## Records shown

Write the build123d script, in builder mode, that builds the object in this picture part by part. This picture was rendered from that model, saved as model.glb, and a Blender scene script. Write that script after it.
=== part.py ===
--
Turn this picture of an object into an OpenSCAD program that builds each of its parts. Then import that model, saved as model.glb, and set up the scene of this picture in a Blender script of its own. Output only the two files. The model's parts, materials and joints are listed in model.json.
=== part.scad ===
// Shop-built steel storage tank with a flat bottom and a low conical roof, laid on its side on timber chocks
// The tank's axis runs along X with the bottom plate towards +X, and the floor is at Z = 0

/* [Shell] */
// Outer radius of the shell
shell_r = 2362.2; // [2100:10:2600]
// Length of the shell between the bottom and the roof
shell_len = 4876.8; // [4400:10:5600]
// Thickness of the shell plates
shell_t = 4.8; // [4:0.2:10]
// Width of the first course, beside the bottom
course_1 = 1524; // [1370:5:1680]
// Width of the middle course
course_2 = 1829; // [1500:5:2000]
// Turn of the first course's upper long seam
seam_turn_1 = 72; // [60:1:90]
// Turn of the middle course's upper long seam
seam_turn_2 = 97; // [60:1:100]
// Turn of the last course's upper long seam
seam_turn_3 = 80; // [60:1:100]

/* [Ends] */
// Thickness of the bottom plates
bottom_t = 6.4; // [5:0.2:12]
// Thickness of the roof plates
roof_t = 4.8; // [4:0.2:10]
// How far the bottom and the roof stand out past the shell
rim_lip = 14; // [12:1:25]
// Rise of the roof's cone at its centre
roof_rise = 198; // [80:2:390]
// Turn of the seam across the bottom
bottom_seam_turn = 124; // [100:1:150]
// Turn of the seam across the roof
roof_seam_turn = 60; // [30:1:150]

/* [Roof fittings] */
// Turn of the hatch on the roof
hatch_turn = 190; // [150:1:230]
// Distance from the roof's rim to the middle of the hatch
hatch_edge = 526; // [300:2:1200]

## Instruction
Nothing but the lines from the one with "Turn this picture" to the one with "is at Z = 0" should be echoed, both of them included, exactly as written.

## Expected answer
Turn this picture of an object into an OpenSCAD program that builds each of its parts. Then import that model, saved as model.glb, and set up the scene of this picture in a Blender script of its own. Output only the two files. The model's parts, materials and joints are listed in model.json.
=== part.scad ===
// Shop-built steel storage tank with a flat bottom and a low conical roof, laid on its side on timber chocks
// The tank's axis runs along X with the bottom plate towards +X, and the floor is at Z = 0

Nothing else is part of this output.